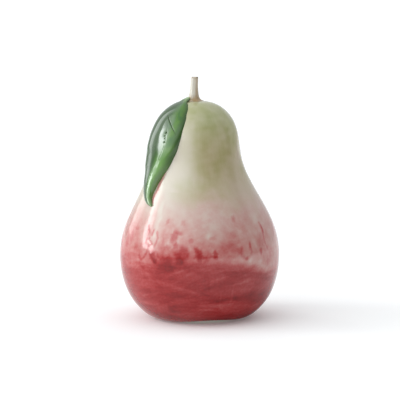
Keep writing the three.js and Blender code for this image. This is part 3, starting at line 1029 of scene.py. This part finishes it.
touches = np.zeros(POINTS)
for i, (degrees, height, wide, tall, tilt, depth) in enumerate(DABS):
    dab(touches, degrees, height, wide, tall, tilt, depth, seed=40 + i)
for width, depth, places in DRAGS:
    drag(touches, width, depth, places)
keep("red", np.maximum(red + touches, 0))

# %% [markdown]
# The last touches were loaded with stain and stand proud of the skin. Their glaze follows, and that is what
# breaks up a mirrored light. A bump in the material could fake it, but the points lie close enough together
# to be moved out for real, by less than a tenth of a millimetre.
#
# Low down at the right the glaze was wiped thin, from the foot up. How thin is kept on the points too.

# %% Raise the touches, wipe the foot
TOUCH_HEIGHT = 0.09 * MM
BARED_TURN = 52
BARED_REACH = (75, 30)  # degrees beside it where the wiping ends and where it is full
BARED_HEIGHTS = (26 * MM, 8 * MM)

normals = np.zeros(POINTS * 3)
body.data.vertices.foreach_get("normal", normals)
raised = read("position") + normals.reshape(-1, 3) * (np.clip(touches, 0, 1) * TOUCH_HEIGHT)[:, None]
body.data.vertices.foreach_set("co", raised.ravel())
body.data.update()
keep("wiped", ease(HEIGHT, *BARED_HEIGHTS) * ease(np.abs(DEGREES - BARED_TURN), *BARED_REACH))

# %% [markdown]
# ## Glazes
#
# A glazed surface is two things: coloured ground that scatters light, and a clear glassy skin over it that
# mirrors. That skin could be a second shell, of glass, but the shader's coat does the same and needs no more
# faces. The glaze pooled and crawled a little as it melted, so a slow bump bends the mirrored lights.

# %% Words for materials
GLASSY = {"Specular IOR Level": 0.0, "Coat Weight": 1.0, "Coat Roughness": 0.03}


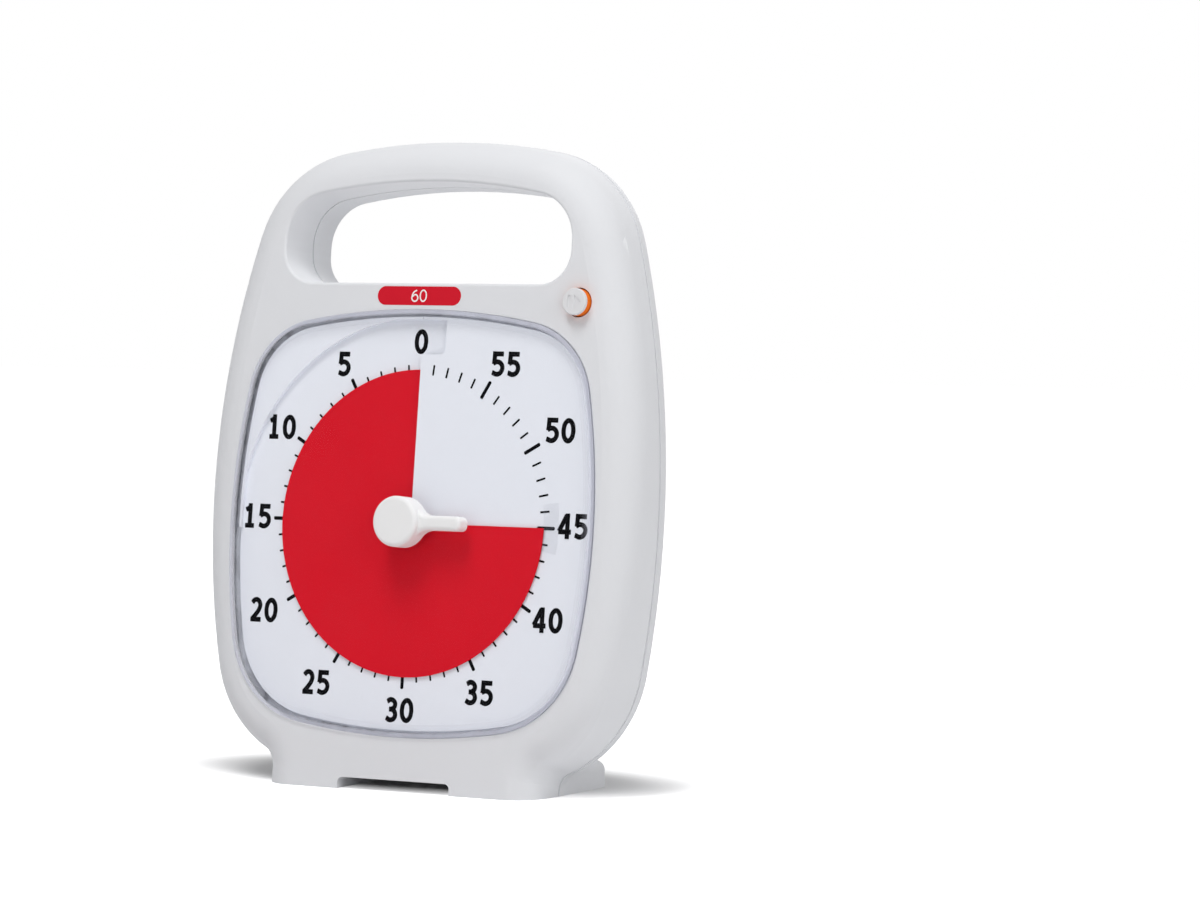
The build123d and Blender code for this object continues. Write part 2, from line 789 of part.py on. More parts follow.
wheel_distance = centre_distance(output_teeth, output_pinion_teeth, output_module)
wheel_x = wheel_distance * cos(radians(wheel_direction))
wheel_y = wheel_distance * sin(radians(wheel_direction))
motor_distance = centre_distance(wheel_teeth, motor_pinion_teeth, wheel_module)
motor_x = wheel_x + motor_distance * cos(radians(motor_direction))
motor_y = wheel_y + motor_distance * sin(radians(motor_direction))
pinion_turn = mesh_turn(wheel_direction, output_teeth, 0, output_pinion_teeth)
motor_turn = mesh_turn(motor_direction, wheel_teeth, pinion_turn, motor_pinion_teeth)


def make_output_gear():
    plan = involute_gear(output_teeth, output_module, gear_backlash) - Circle(shaft_radius + press_gap)
    rim = output_teeth * output_module / 2 - 2.5 * output_module
    web = Circle(rim) - Circle(clutch_radius + 0.5)
    gear = prism(plan, output_gear_front - output_face, output_gear_front)
    return gear - prism(web, output_gear_front - 0.9, output_gear_front)


def make_clutch_washer():
    """The spring washer that lets the knob slip against the gears."""
    low = output_gear_front + 0.02
    return prism(Circle(clutch_radius) - Circle(shaft_radius + press_gap), low, low + clutch_thickness)


def make_intermediate_gear():
    wheel = involute_gear(wheel_teeth, wheel_module, gear_backlash)
    pinion = involute_gear(output_pinion_teeth, output_module, gear_backlash)
    gear = prism(wheel, wheel_front - wheel_face, wheel_front)
    gear = gear + prism(pinion, wheel_front - 0.1, output_gear_front)
    gear = gear - rod(axle_radius + running_fit, -FAR, FAR)
    return Pos(wheel_x, wheel_y) * Rot(0, 0, pinion_turn) * gear


def make_gear_axle():
    axle = rod(axle_radius, cover_back + cover_wall - 1.2, chassis_back + 1.2)
    return Pos(wheel_x, wheel_y) * axle


def make_motor_pinion():
    pinion = involute_gear(motor_pinion_teeth, wheel_module, gear_backlash)
    gear = prism(pinion, wheel_front - wheel_face, wheel_front)
    gear = gear + rod(axle_radius, cover_back - 2, wheel_front + 0.5)
    return Pos(motor_x, motor_y) * Rot(0, 0, motor_turn) * gear


def make_drive_motor():
    """A small geared stepping motor with a round can and two mounting lugs."""
    lugs = Rectangle(2 * motor_radius + 7, 5) + Circle(motor_radius)
    flange = fillet(lugs.vertices().filter_by(lambda v: abs(v.X) > motor_radius + 3), 2.0)
    for side in (-1, 1):
        flange = flange - Pos(side * (motor_radius + 1.7), 0) * Circle(small_screw_radius + 0.1)
    motor = prism(flange, cover_back - 1.0, cover_back)
    can = rod(motor_radius, cover_back - motor_length, cover_back)
    motor = motor + fillet(edges_at(can, cover_back - motor_length), 0.8)
    motor = motor - rod(axle_radius + 0.2, cover_back - 2.4, cover_back)
    return Pos(motor_x, motor_y) * motor


def motor_screw_places():
    return [(motor_x - motor_radius - 1.7, motor_y), (motor_x + motor_radius + 1.7, motor_y)]


def cover_plan(inset):
    left = -output_teeth * output_module / 2 - 3.2
    low = wheel_y - wheel_teeth * wheel_module / 2 - 3.0
    top = -left
    right = motor_x + motor_radius + 3.6
    plan = Pos((left + right) / 2, (low + top) / 2) * Rectangle(right - left - 2 * inset, top - low - 2 * inset)
    return fillet(plan.vertices(), 6.0 - inset)


def cover_screw_places():
    left = -output_teeth * output_module / 2 - 3.2
    right = motor_x + motor_radius + 3.6
    low = wheel_y - wheel_teeth * wheel_module / 2 - 3.0
    return [(left - 2.1, 0), (right + 2.1, 8.0), (left - 2.1, low + 8.0)]


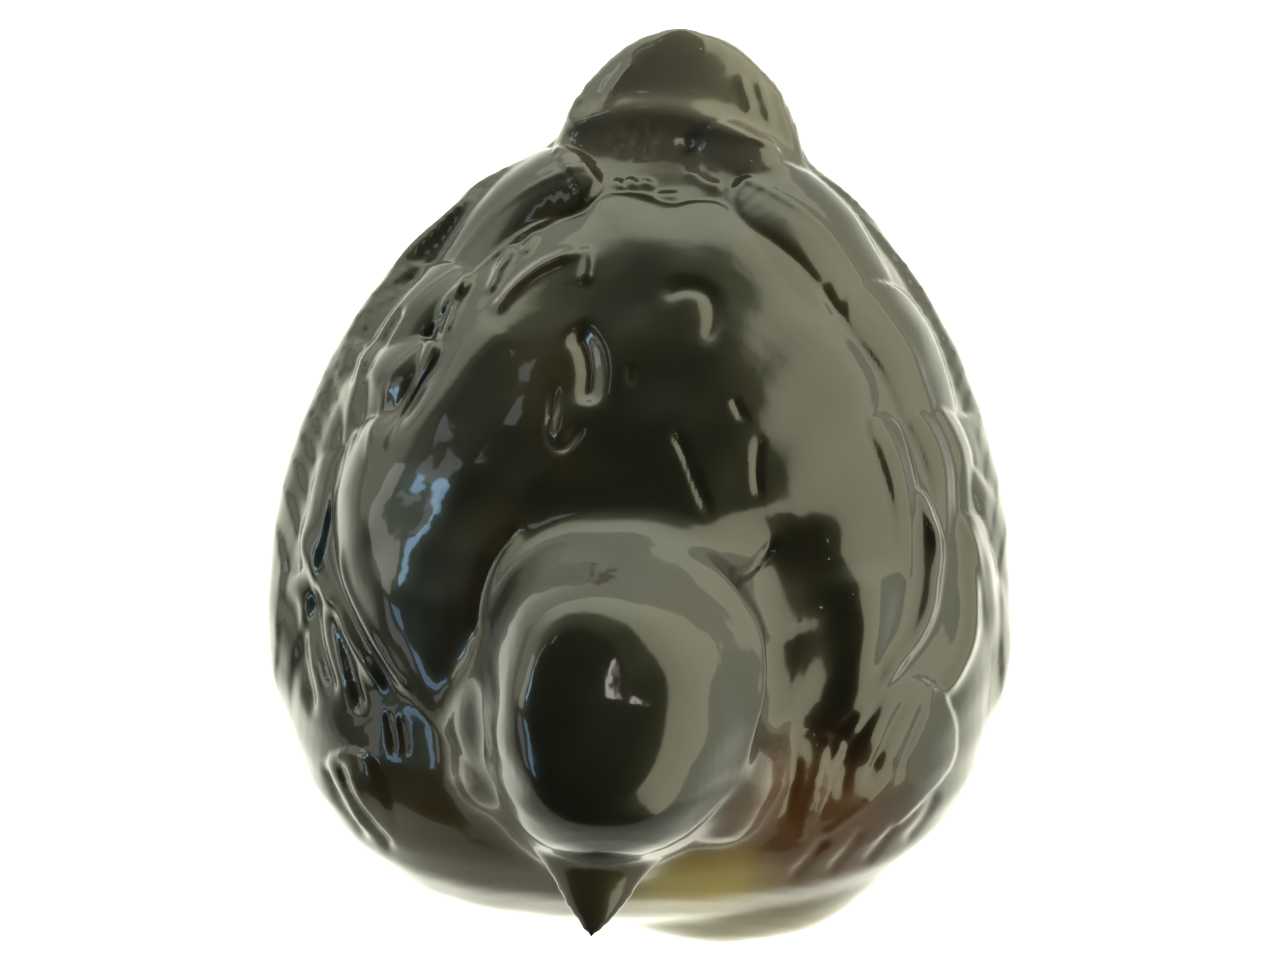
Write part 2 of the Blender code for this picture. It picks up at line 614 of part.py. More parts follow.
def make_bird():
    head = join("head", make_head_masses())
    fuse(head, HEAD_STEPS)
    bird = join("bird", [head, *make_soft_masses()])
    fuse(bird, BLEND_STEPS)
    soften(bird, NECK_STEPS, neck_share(bird))
    bird = join("bird", [bird, *make_sharp_masses()])
    fuse(bird, SEAM_STEPS)
    carve(bird)
    soften(bird, WORN_STEPS)
    reduce_mesh(bird)
    cut_foot(bird)
    bird.name = "bird"
    return bird


def main():
    clear_scene()
    bird = make_bird()
    material = bpy.data.materials.new("glaze")
    material.use_nodes = True
    shader = material.node_tree.nodes["Principled BSDF"]
    shader.inputs["Base Color"].default_value = GLAZE_COLOUR
    shader.inputs["Roughness"].default_value = GLAZE_ROUGHNESS
    bird.data.materials.append(material)
    bird.data.shade_smooth()


main()
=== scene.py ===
"""Glazed porcelain songbird: its carved and glazed skin, a pale floor, soft studio light and the camera.

The skin is modelled in millimetres from the middle of the bird seen from above, as the solid is, and is then
moved so that the middle of its foot is the origin. In names, left and right are the camera's: the bird faces
the lower edge of the picture, so its own left and right are the other way round.
"""
import math
from collections import namedtuple

import bmesh
import bpy
import numpy as np
from mathutils import Euler, Matrix, Vector


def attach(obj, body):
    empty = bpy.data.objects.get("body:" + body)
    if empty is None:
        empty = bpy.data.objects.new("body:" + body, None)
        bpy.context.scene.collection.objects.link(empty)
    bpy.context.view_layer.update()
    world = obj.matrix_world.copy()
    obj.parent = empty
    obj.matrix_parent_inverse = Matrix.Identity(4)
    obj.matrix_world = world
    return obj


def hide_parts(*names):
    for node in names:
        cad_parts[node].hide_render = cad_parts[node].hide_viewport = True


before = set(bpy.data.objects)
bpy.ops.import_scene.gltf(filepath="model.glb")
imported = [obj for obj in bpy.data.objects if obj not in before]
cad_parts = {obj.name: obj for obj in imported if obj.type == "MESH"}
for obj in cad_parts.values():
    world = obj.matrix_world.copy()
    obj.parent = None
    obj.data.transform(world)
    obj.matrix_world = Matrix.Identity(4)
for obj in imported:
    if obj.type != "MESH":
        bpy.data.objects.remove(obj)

MM = 0.001

# Body: an egg that is widest ahead of the middle
HALF_WIDTH = 34.0
WIDEST_Y = -11.5
BREAST_REACH = 30.3
RUMP_REACH = 46.5
WAIST_HEIGHT = 24.0
BACK_RISE = 23.5
BELLY_DROP = 26.5
RUMP_LIFT = 8.0
RUMP_SHIFT = 2.6
BREAST_SQUARENESS = 2.6
SECTION_SQUARENESS = 2.25
LEFT_BACK_SQUARENESS = 2.4
RIGHT_BACK_SQUARENESS = 2.0
RUMP_TAPER = 0.62
BACK_TAPER = 0.95

# Head: a crown over two cheeks and a throat, turned a little to the bird's right
CROWN_CENTRE = (-3.9, -25.2, 37.4)
CROWN_RADII = (11.6, 12.4, 21.2)
CROWN_FRONT_REACH = 1.1
CROWN_TAPER = 0.13
CROWN_OUTLINE = 2.4
CROWN_STEEP_SQUARENESS = 5.6
CROWN_EASY_SQUARENESS = 2.9
CROWN_SKIRT = 2.6
CROWN_SKIRT_LEVEL = 0.45
CROWN_ROLL = 7.0
HEAD_TURN = 10.0
CHEEK_RADII = (5.3, 8.8, 7.2)
LEFT_CHEEK_CENTRE = (-12.6, -25.4, 41.6)
RIGHT_CHEEK_CENTRE = (8.5, -28.4, 41.6)
RIGHT_CHEEK_TURN = 16.0
THROAT_CENTRE = (-2.2, -31.5, 36.0)
THROAT_RADII = (9.4, 8.0, 9.0)
EYE_RADIUS = 1.9
LEFT_EYE_CENTRE = (-12.6, -30.6, 46.0)
RIGHT_EYE_CENTRE = (6.6, -33.4, 46.0)

# Line round the neck, as laid out from above, where the head flows into the back
NECK_LINE = [
    (-12.5, -12.0), (-10.5, -7.0), (-5.0, -5.0), (3.0, -4.5), (9.5, -6.5), (12.0, -10.5), (12.0, -16.0),
    (10.5, -22.0), (8.5, -28.0),
]
NECK_SOFTNESS = 4.0
NECK_LOWEST = 40.0

# Beak: a short cone with a ridge along its top
BEAK_ROOT = (-3.6, -35.0, 43.5)
BEAK_TIP = (-4.3, -45.8, 42.6)
BEAK_HALF_WIDTH = 7.4
BEAK_HALF_HEIGHT = 5.0
BEAK_TAPER = 0.92
BEAK_SQUARENESS = 1.75
BEAK_SUNK = 0.1

# Breast: fuller on its left side
BREAST_CENTRE = (8.0, -27.0, 20.0)
BREAST_RADII = (19.0, 16.4, 15.0)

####

◆ THE TASK: Exactly reproduce the stretch from the line with "obj.data.transform(world)" through the line with "BACK_TAPER = 0.95", including both ends and nothing else.

◆ SOLUTION BELOW:
    obj.data.transform(world)
    obj.matrix_world = Matrix.Identity(4)
for obj in imported:
    if obj.type != "MESH":
        bpy.data.objects.remove(obj)

MM = 0.001

# Body: an egg that is widest ahead of the middle
HALF_WIDTH = 34.0
WIDEST_Y = -11.5
BREAST_REACH = 30.3
RUMP_REACH = 46.5
WAIST_HEIGHT = 24.0
BACK_RISE = 23.5
BELLY_DROP = 26.5
RUMP_LIFT = 8.0
RUMP_SHIFT = 2.6
BREAST_SQUARENESS = 2.6
SECTION_SQUARENESS = 2.25
LEFT_BACK_SQUARENESS = 2.4
RIGHT_BACK_SQUARENESS = 2.0
RUMP_TAPER = 0.62
BACK_TAPER = 0.95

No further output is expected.